Nos concitoyens sont tout à fait conscients de l’utilité sociale des bibliothèques, de leur valeur associée aux formes les plus hautes de la culture, à l’encyclopédisme, mais 63 % les trouvent peu attirantes et 42 % estiment qu’elle sont peu visibles dans le paysage urbain. Plusieurs configurations d’image de la bibliothèque permettent de visualiser les perceptions de la bibliothèque, que les professionnels pourront utilement méditer. Une part importante des Français ne se sent pas en affinité avec l’offre de lecture publique, et l’élargissement sociologique des publics reste insuffisant. Toutefois, outre les critères sociologiques classiques, l’enquête établit l’importance des actifs dans la fréquentation hors inscription, moins déterminée socialement que l’inscription et l’emprunt.

Pour terminer, les auteurs mettent en évidence la croissance continue de la fréquentation des BM depuis trente ans, en corrélation avec l’accroissement des établissements et de leurs moyens. Toutefois l’écart entre le calcul du nombre d’usagers estimé à partir des données des enquêtes (17 millions en 2005) et les derniers chiffres connus d’inscrits déclarés par les BM laisse perplexe.

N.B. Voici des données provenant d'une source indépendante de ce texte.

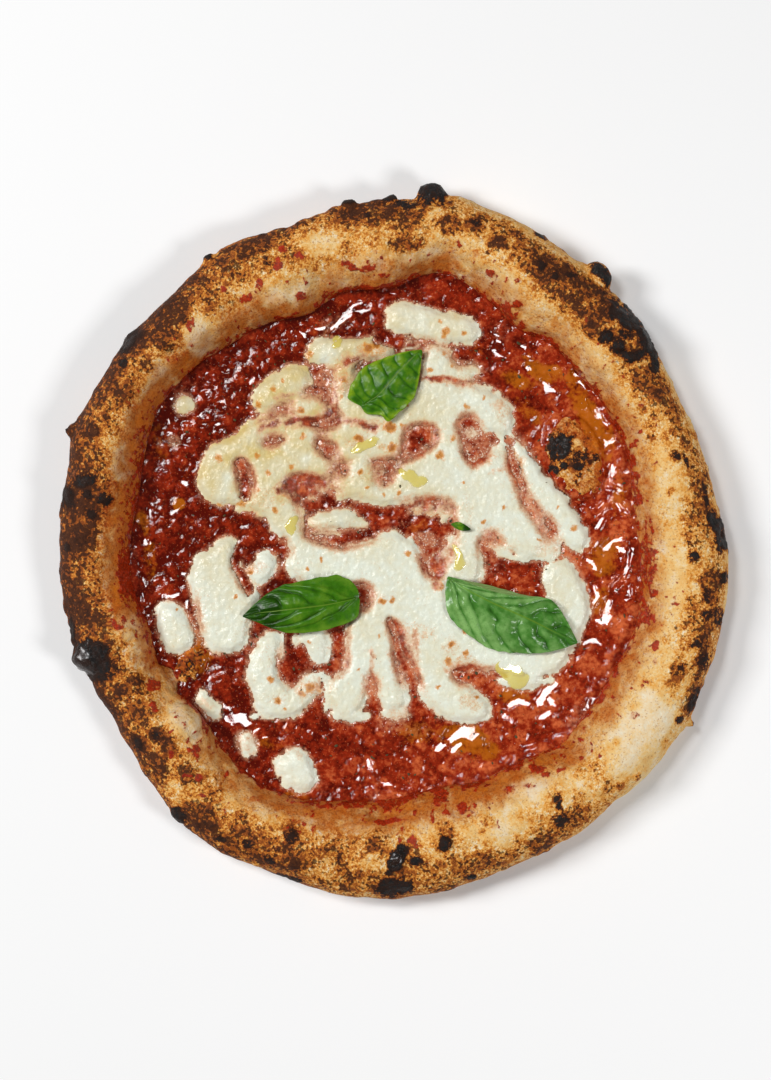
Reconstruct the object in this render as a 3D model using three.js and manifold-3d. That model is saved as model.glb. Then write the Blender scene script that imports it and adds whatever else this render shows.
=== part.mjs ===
// A Neapolitan margherita pizza, whole and uncut: a thin dough disc with a tall puffy rim, a layer of
// tomato sauce, melted mozzarella, basil leaves and a few pools of olive oil. Millimetres, +Z up. The pizza
// rests on the plane z = 0, with its origin under the centre of its outline.
import * as THREE from "three";
import { mergeVertices } from "three/addons/utils/BufferGeometryUtils.js";
import Module from "manifold-3d";

const wasm = await Module();
wasm.setup();

// ---------------------------------------------------------------- driving dimensions

const GAP = 0.3; // free space between one layer and the next
const DISC_TOP = 4; // dough disc under the sauce
const SAUCE_DEPTH = 2; // sauce where mozzarella lies on it
const SAUCE_SWELL = 1.3; // how far tomato pulp stands above or below that
const SAUCE_INSET = 1.1; // sauce stops this far from the foot of the rim
const CHEESE_DEPTH = 2.3; // a wide pool of mozzarella at its middle
const CHEESE_EDGE = 2.6; // distance over which a pool reaches most of its depth
const OIL_DEPTH = 0.9;
const LEAF_THICKNESS = 0.7;

const SAUCE_BOTTOM = DISC_TOP + GAP;
const SAUCE_TOP = SAUCE_BOTTOM + SAUCE_DEPTH;
const CHEESE_BOTTOM = SAUCE_TOP + GAP;
const CHEESE_TOP = CHEESE_BOTTOM + CHEESE_DEPTH;

// Radius of the rim at its widest, and of the foot of its inner wall, each 10 degrees anticlockwise from +X.
const OUTER_RADII = [
  153.5, 148.5, 147.5, 148, 150, 151.5, 155, 158, 160.5, 156, 155, 152, 156, 152, 153, 153, 154.5, 152.5,
  154, 153.5, 154.5, 152.5, 155, 160.5, 164, 162, 164.5, 165, 162.5, 159.5, 160, 158, 159.5, 159, 157, 156.5,
];
const FOOT_RADII = [
  113, 112.5, 115.5, 115.5, 115, 116.5, 113.5, 120.5, 125.5, 117, 117.5, 111.5, 116, 117.5, 122, 124, 121.5, 119,
  121, 122, 119, 122, 119.5, 122.5, 126.5, 127, 121.5, 119, 115.5, 118, 117, 121.5, 119.5, 118, 119, 116,
];
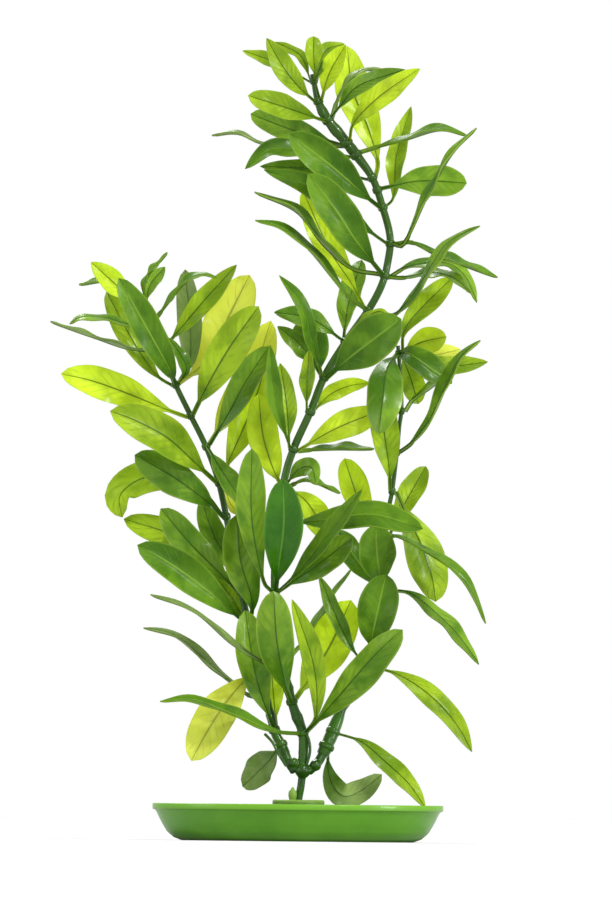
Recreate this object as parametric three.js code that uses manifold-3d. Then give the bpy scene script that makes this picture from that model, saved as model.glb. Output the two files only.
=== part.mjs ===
// Potted hygrophila: an artificial aquarium plant in a shallow green dish.
// Millimetres, +Z up. The plant is seen along +Y, with +X to the right.
// The origin is the middle of the flat foot under the dish.

import * as THREE from 'three';
import { mergeVertices } from 'three/addons/utils/BufferGeometryUtils.js';
import Module from 'manifold-3d';

const wasm = await Module();
wasm.setup();

// Dish
const DISH_WIDTH = 108.4;
const DISH_DEPTH = 78;
const DISH_HEIGHT = 13.8;
const DISH_WALL = 1.8;
const DISH_FLOOR_TOP = 2.6;
const DISH_RECESS = 0.8;
const DISH_SIDES = 24;
const FOOT_RING_OUTER = 43.2;
const FOOT_RING_INNER = 39;
const RIM_LIP_DEPTH = 2.4;

// Hub in the middle of the dish
const HUB_X = 0.2;
const HUB_FOOT_RADIUS = 8.5;
const BOSS_RADIUS = 7.4;
const BOSS_TOP = 12.6;
const BORE_RADIUS = 3.2;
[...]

Divers scénarios de développement prospectifs sont esquissés. L’accroissement de la culture générale et l’élévation du niveau d’éducation sont des facteurs favorables, mais les bibliothèques, qui ont perdu leur monopole, devront faire preuve d’imagination et d’innovation pour élargir leur base sociale et répondre aux souhaits de leurs usagers.